Jean Marimbert reprend sa place face à la cour. Mais en position assise cette fois. Il agrippe le micro et s’en rapproche au plus près. « Vous pouvez rester ainsi jusqu’à la fin des questions. Cela devrait durer encore deux bonnes heures », prévient la présidente, Sylvie Daunis. À l’audience du tribunal correctionnel de Paris, tout le monde demande des comptes à l’ancien directeur de l’Agence française de sécurité sanitaire des produits de santé (Afssaps) entre 2004 et 2011 : magistrats du parquet, avocats des parties civiles, des experts, du laboratoire Servier… En plein interrogatoire, il s’est avancé vers la présidente pour solliciter une pause. Accordée. C’est lui qui, fin 2009, a pris la décision de retirer le Mediator du marché. Très tardivement, puisque les effets néfastes du médicament, en particulier sur les valves cardiaques, étaient connus depuis le milieu des années 1990.
Sous le feu des questions, l’ancien directeur ne risque rien, il comparaît comme simple témoin. Juste, sans doute, une conscience encore un peu plus lourde : le Mediator pourrait avoir provoqué entre 500 et 2 000 décès. L’Agence du médicament, en revanche, est poursuivie pour homicide et blessures involontaires entre 1995 et 2009. Dans leur ordonnance de renvoi, les juges d’instruction notent que l’agence est « restée sourde » aux alertes, montrant « son incapacité à assurer un contrôle effectif réel du médicament ». Ils pointent de « nombreuses anomalies et négligences, parfois fort suspectes ».
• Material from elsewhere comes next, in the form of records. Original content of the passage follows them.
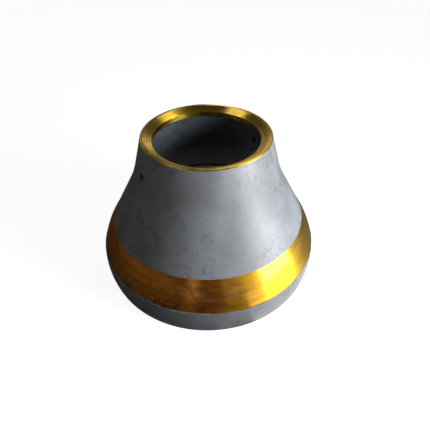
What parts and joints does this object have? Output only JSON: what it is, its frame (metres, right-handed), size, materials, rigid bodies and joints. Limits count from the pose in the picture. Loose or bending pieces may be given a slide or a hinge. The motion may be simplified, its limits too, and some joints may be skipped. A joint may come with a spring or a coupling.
{
  "type": "cone crusher mantle",
  "caption": "Bell-shaped cone crusher mantle with a flared wearing cone, a turned gauge band, a steep collar, a conical top seat, a machined lower seat inside and radial lifting holes.",
  "frame": {"origin": "centre of the flat bottom rim, on the crusher's axis", "axes": "+Z along the crusher's axis, up towards the collar; the lifting holes lie along X"},
  "size_m": [0.9669, 0.967, 0.63],
  "materials": {
    "painted_casting": "satin",
    "turned_faces": "satin"
  },
  "bodies": {
    "root": {"mantle": "painted_casting"}
  },
  "joints": []
}
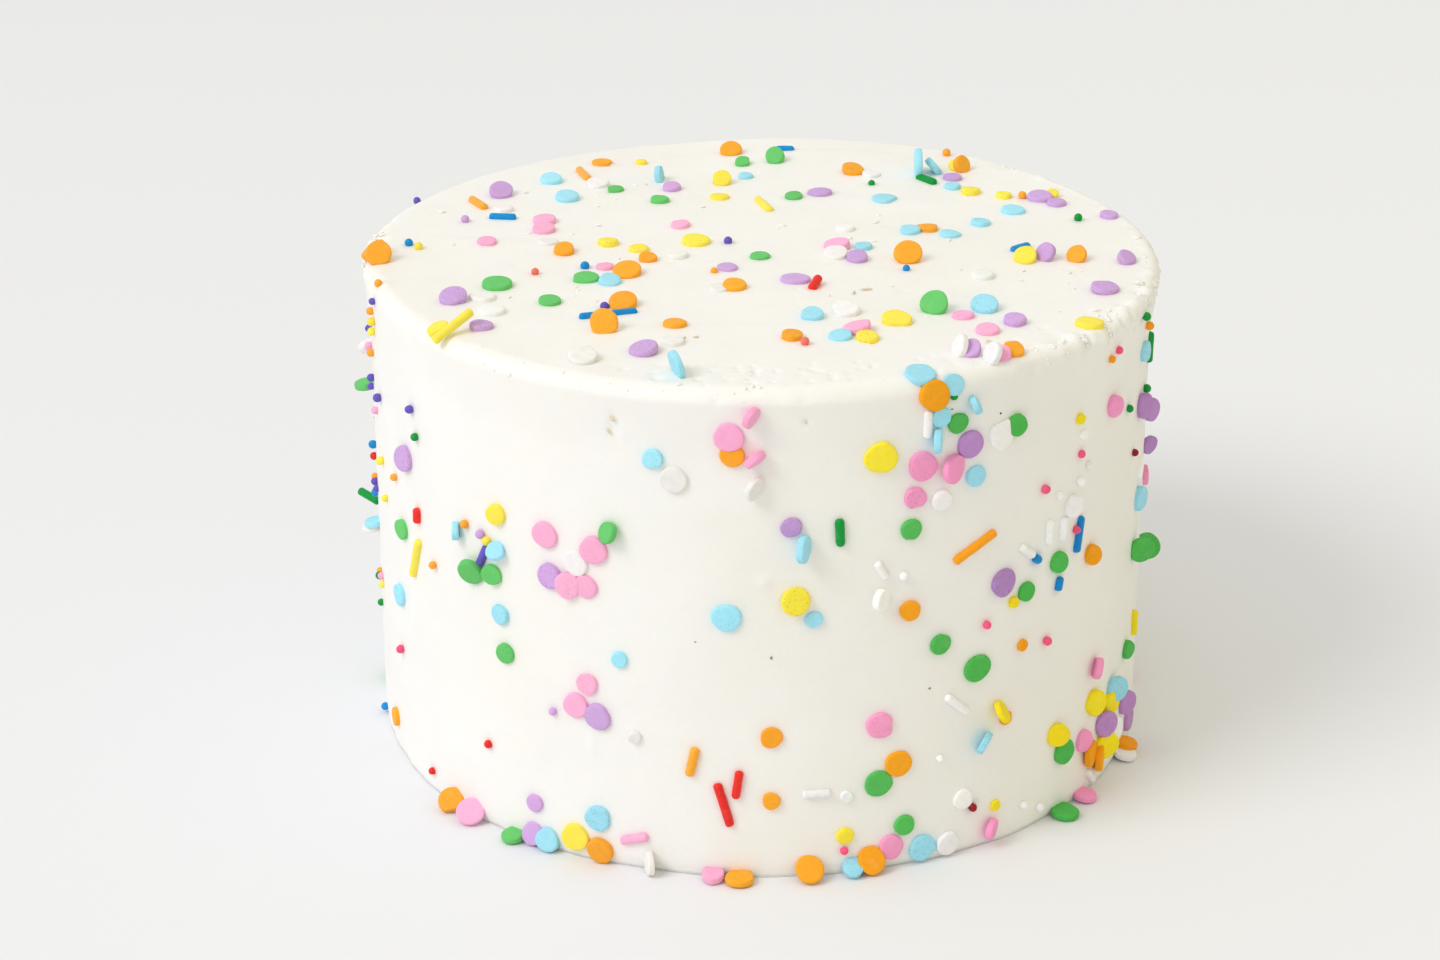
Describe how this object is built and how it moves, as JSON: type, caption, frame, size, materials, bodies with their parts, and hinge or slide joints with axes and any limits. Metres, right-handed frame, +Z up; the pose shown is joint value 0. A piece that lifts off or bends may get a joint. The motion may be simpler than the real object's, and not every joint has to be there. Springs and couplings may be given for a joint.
{
  "type": "birthday cake",
  "caption": "Tall round birthday cake, smoothly frosted and scattered with round confetti and rod sprinkles that stand out of its top and side.",
  "frame": {"origin": "middle of the flat foot that the cake rests on", "axes": "+Z up along the cake's axis, -Y towards the side that the picture shows"},
  "size_m": [0.1759, 0.1741, 0.1121],
  "materials": {
    "frosting": "smooth off-white buttercream with a soft sheen",
    "sprinkles": "sugar confetti, rods and beads in orange, pink, yellow, sky blue, green, lilac, white, red and dark blue"
  },
  "bodies": {
    "root": {"frosted_cake": "frosting"}
  },
  "joints": []
}
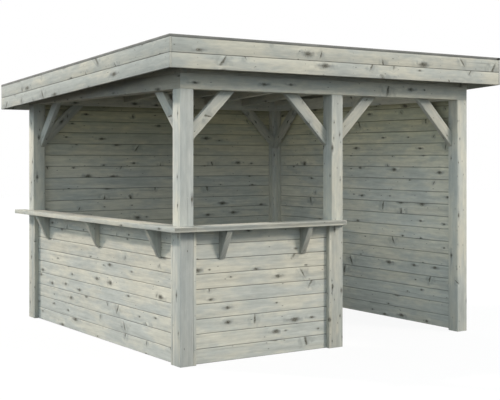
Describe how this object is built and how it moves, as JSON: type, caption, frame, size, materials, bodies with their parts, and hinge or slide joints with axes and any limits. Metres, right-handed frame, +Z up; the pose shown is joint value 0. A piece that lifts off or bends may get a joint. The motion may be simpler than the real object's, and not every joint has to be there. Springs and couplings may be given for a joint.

Pourquoi avoir attendu si longtemps pour retirer le Mediator du marché ? Sans rien expliquer précisément, Jean Marimbert parle de « rendez-vous manqués » autour du médicament et de « problèmes de mémoire » au sein de l’institution avec la valse des salariés et des experts. L’ancien dirigeant reconnaît des « dysfonctionnements » au sein de l’Agence du médicament, notamment un « cloisonnement » entre la commission de pharmacovigilance et celle de l’évaluation. En 2007, la première avait estimé que le Mediator présentait plus de risques que de bénéfices. Son autorisation de mise sur le marché a pourtant été renouvelée quelques semaines plus tard. Les relations du directeur Marimbert avec le laboratoire Servier sont scrutées dans les moindres détails. La cour exhume un mail où il tutoie l’ex-dircom et lobbyiste du laboratoire, Madeleine Dubois. Avant de rejoindre Servier, celle-ci travailla au cabinet de Jacques Barrot, ministre des Affaires sociales, à partir de mai 1995.